Mrs. Gandhi’s march on mass adulation reached its apex in 1971, when she called a snap election and launched a cult-of-personality campaign. Appealing directly to the poorest and lowest in the social order (Dalits, Muslims, and women), she projected herself as a unique scourge of Indian poverty, through socialist policy. As she explained to a journalist, the language of socialism was what the people wanted to hear. Her policies over the next years of economic turmoil would position her well to the right of her rhetoric, but the rhetoric served: she won the 1971 election handily. She was poised, unwittingly, to become an international humanitarian superstar.
While she was campaigning across India to “Remove Poverty,” the military leadership of West Pakistan had been pursuing a genocidal policy against the Bengalis of East Pakistan. Millions of refugees were flowing into India, and international condemnation
was generally sharp—except from the Nixon administration, which sided with Pakistan, in part because Nixon and Kissinger hoped that Pakistani officials would help them facilitate secret détente talks with China.
Gandhi thought military action against Pakistan was inevitable, and she was given the pretext she sought when the trigger-happy general Yahya Khan, the Pakistani leader, launched an attack on India in December 1971. The war was short, and resulted in India’s first major military victory—a decisive one for Mrs. Gandhi. The “dumb doll” was now, according to a Gallup poll, the world’s most admired woman.
International opinion was more mixed three years later, when, after years of research and development, India conducted its first successful nuclear test. Mrs. Gandhi was now one of very few non-Western leaders accorded respect—and a certain amount of apprehension—in world capitals. Perhaps this is why, in domestic politics, her sense of her own capability was creeping toward narcissism.
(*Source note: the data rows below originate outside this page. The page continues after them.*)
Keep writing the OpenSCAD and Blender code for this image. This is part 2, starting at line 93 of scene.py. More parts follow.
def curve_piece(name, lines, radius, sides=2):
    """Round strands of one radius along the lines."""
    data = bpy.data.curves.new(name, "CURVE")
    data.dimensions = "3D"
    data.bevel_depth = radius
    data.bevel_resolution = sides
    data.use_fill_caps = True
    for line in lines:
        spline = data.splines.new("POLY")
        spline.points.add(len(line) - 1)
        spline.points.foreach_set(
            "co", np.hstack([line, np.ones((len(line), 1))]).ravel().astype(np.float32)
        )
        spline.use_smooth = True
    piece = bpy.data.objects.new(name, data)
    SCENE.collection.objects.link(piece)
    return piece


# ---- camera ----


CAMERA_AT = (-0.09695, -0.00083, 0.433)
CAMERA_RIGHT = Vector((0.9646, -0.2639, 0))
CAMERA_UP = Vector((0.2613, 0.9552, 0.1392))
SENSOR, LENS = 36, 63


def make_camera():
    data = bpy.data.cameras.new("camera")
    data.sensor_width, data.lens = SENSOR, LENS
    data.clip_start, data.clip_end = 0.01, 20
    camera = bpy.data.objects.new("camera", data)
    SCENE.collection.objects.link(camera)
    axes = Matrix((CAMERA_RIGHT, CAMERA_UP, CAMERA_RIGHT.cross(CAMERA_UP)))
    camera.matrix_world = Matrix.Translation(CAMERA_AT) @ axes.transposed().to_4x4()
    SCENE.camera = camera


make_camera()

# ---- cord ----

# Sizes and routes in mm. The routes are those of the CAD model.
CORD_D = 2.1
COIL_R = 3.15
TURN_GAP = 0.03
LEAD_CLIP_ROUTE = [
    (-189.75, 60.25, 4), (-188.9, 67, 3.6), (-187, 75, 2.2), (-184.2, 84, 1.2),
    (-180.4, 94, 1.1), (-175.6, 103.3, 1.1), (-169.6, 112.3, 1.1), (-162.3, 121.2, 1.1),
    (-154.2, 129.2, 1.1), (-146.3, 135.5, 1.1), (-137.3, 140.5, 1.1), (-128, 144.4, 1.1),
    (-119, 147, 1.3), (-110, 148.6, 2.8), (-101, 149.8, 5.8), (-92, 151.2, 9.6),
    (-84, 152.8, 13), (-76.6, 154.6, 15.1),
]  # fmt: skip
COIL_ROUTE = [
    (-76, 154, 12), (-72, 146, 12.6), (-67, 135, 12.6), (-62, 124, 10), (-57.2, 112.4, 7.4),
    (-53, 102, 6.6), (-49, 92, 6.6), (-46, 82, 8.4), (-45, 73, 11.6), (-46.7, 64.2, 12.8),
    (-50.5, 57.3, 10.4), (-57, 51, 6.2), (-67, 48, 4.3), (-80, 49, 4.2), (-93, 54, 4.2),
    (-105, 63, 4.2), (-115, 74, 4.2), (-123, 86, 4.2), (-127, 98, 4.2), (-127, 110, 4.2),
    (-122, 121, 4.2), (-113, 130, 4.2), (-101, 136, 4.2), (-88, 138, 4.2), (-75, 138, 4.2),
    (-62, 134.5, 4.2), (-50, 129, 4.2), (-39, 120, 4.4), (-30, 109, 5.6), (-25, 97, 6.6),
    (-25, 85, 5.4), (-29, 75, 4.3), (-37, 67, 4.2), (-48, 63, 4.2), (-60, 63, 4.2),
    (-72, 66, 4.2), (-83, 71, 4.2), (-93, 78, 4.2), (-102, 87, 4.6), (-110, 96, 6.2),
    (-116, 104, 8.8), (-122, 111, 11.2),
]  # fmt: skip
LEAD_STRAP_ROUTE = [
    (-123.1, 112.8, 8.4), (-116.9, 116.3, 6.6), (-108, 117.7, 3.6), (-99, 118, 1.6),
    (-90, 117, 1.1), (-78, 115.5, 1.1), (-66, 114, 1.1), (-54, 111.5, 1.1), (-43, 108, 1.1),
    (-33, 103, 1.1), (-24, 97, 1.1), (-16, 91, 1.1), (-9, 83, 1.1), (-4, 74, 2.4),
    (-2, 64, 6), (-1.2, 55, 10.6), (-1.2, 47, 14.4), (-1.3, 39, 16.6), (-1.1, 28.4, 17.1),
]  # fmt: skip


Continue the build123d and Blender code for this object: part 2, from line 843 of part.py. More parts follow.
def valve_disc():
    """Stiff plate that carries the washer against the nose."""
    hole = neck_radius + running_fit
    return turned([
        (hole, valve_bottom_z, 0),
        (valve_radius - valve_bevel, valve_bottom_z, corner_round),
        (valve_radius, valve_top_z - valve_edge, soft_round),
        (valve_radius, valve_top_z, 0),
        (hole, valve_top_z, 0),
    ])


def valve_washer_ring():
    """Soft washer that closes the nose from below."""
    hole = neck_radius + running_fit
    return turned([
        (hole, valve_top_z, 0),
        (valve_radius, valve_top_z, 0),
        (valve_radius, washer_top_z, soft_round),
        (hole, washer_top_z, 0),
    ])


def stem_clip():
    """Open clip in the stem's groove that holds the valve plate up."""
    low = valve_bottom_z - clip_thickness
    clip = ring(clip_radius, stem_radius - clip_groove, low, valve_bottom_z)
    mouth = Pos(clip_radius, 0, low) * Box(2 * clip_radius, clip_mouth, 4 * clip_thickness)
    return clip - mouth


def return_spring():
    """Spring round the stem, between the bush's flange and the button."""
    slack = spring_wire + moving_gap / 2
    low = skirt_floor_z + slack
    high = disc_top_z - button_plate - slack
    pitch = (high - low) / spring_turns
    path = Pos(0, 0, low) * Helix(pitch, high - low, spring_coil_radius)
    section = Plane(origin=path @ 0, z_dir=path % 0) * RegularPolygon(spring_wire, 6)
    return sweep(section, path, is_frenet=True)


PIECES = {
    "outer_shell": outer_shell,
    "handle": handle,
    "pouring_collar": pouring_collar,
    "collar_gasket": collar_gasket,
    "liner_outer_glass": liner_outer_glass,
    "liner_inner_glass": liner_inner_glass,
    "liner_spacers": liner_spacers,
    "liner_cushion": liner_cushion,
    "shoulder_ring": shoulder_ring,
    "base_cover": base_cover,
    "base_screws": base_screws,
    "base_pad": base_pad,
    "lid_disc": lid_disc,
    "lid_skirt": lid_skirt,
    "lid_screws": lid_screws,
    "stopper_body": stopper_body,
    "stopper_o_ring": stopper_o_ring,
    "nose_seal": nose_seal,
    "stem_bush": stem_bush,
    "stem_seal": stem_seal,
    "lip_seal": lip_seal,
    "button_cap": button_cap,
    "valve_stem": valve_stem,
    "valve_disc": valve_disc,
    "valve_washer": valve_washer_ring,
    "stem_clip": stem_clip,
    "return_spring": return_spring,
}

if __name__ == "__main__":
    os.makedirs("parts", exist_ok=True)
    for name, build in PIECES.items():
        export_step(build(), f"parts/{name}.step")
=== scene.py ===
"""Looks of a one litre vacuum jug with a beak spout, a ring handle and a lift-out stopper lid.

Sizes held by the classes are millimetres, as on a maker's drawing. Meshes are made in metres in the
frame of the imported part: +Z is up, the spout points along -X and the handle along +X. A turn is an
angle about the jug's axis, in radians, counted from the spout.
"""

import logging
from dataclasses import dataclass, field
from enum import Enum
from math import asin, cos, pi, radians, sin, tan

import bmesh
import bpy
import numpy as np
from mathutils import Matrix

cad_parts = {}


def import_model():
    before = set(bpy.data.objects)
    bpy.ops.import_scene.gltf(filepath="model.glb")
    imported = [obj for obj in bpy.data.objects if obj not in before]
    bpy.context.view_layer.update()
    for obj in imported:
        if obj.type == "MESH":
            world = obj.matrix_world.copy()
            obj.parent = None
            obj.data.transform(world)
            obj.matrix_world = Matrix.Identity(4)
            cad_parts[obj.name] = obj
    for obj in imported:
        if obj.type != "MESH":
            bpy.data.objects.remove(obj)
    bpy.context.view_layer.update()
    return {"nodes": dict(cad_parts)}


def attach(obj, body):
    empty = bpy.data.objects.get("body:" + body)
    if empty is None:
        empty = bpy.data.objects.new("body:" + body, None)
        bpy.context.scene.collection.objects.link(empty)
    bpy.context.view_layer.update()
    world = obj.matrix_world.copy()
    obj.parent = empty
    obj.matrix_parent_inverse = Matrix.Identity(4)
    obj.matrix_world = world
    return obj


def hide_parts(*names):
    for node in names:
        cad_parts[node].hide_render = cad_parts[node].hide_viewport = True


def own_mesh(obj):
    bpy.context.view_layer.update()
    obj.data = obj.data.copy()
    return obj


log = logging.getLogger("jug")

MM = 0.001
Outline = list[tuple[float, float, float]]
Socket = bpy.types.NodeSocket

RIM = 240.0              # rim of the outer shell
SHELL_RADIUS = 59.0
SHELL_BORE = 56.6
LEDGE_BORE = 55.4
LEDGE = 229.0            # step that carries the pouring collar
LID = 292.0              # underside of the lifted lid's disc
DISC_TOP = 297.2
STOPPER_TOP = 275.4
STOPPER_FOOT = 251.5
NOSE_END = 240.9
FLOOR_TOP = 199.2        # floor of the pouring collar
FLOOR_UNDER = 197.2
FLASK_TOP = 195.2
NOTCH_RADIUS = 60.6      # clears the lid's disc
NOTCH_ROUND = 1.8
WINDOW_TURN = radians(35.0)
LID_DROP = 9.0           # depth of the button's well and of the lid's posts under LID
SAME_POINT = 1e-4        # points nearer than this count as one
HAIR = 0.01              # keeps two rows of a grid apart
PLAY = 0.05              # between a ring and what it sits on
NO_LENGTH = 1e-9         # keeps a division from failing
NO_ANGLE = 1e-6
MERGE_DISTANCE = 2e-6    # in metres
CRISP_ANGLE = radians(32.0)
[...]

Between 1973 and 1975, the Indian economy, still absorbing the cost of the upheaval in Bangladesh, was given a further knock by the global oil crisis. Year-on-year inflation surged over twenty points, to as much as 33 percent. Worried by public opinion turning against her, she closely tracked prices across the country, annotating weekly reports by hand. Her efforts to keep opinion onside perhaps revealed her to be less a natural dictator than she would have liked to be. Yet when parliamentary politics hindered implementation of her plans for economic stabilization, she began to think she could do without facing obstreperous and misguided parliamentarians. Confident of her legitimacy after her electoral success, and convinced of the urgent need for more state control in other arenas of life, she began to embrace a Jacobin (or what the historian Patrick Clibbens has called an “authoritarian republican”) conception of political power, in which acclaim at the polls was thought to absolve leaders from the other forms of accountability.